Thursday, February 16, 2017

Mesos: A platform for fine-grained resource sharing in the data center

This paper appeared in NSDI 11 and introduced the Mesos job management and scheduling platform which proved to be very influential in the big data processing ecosystem. Mesos has seen a large following because it is simple and minimalist. This reminds me of the "worse is better" approach to system design. This is an important point and I will ruminate about this after I explain you the Mesos platform.

The problem 

We need to make multiple frameworks coexist and share the computing resources in a cluster. Yes, we have submachine scheduling abstractions: first the virtual machines and then containers. But we still need a coordinator/arbiter to manage/schedule jobs submitted from these frameworks  to make sure that we don't underutilize or overload/overtax the resources in the cluster.

Offer-based scheduling

Earlier, I have talked about Borg which addressed this cluster management problem. While Borg (and later Kubernetes) takes a request-based scheduling approach, Mesos chooses to provide an offer-based scheduling approach.

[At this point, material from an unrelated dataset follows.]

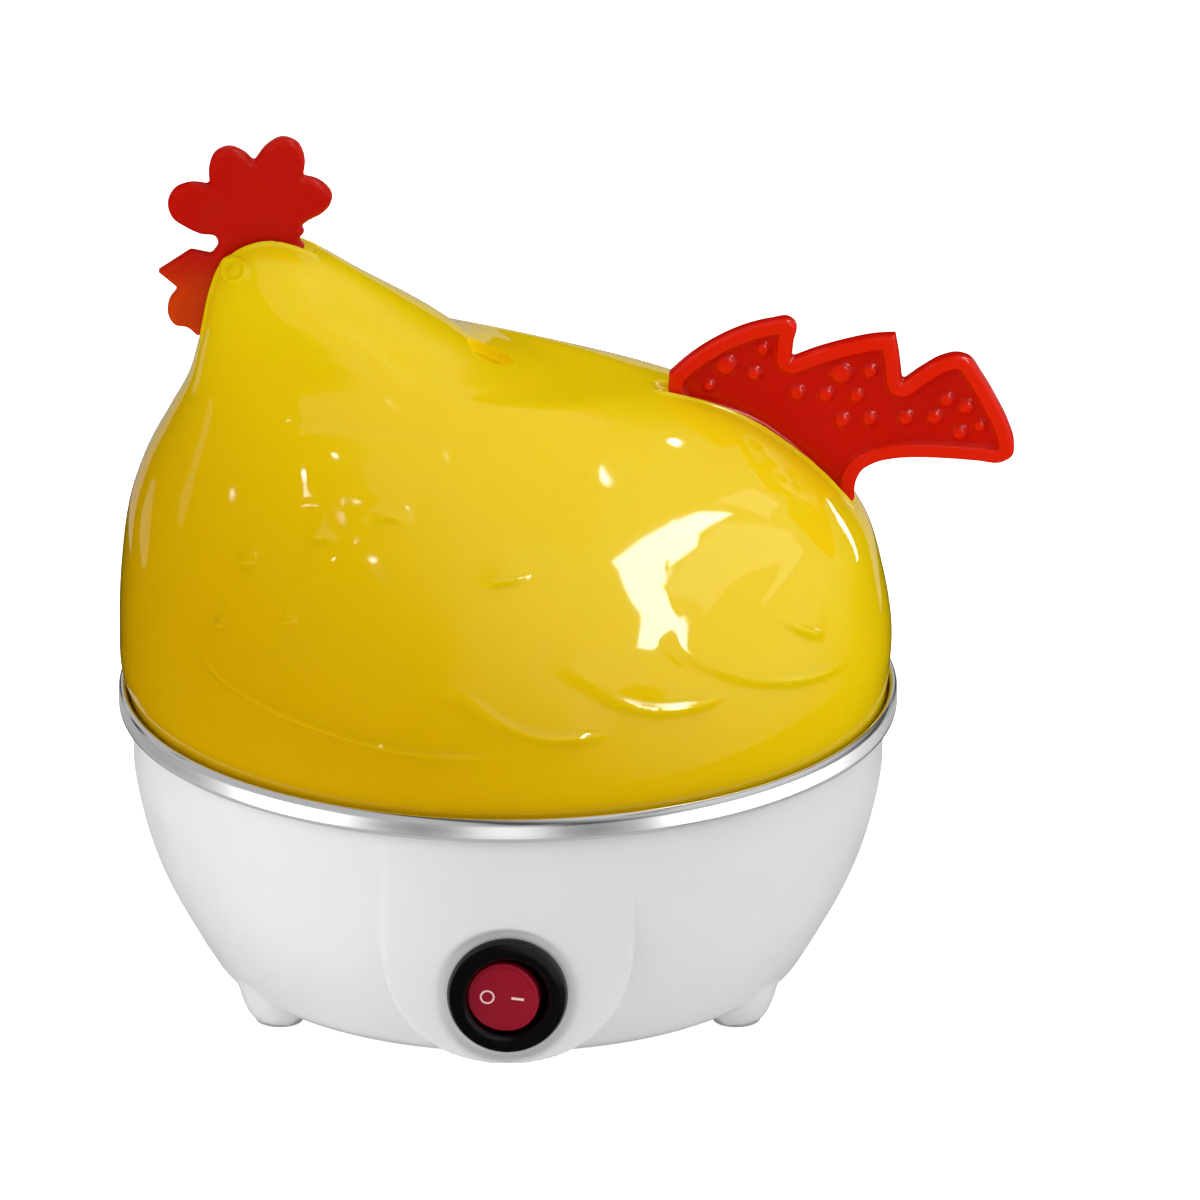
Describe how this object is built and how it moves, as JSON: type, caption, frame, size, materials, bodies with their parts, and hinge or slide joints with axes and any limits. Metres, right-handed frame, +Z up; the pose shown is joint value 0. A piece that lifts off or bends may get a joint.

In the request-based scheduling, the frameworks provide their scheduling needs to the scheduler/controller and the scheduler/controller decides where to place the tasks and launches them. This can arguably make the design of the controller overcomplicated. The scheduler/controller may need to understand too many details about multiple frameworks in order to perform their requests adequately. This may not scale well as the number of frameworks to support grows. (And we have an abundance of big data processing frameworks.)

In stark contrast, Mesos delegates the control over scheduling to the frameworks. The Mesos master (i.e., the controller) provides resource offers to the frameworks,  and the frameworks decide which resources to accept and which tasks to run on them.

In other words, Mesos takes a small-government, libertarian approach to cluster management :-)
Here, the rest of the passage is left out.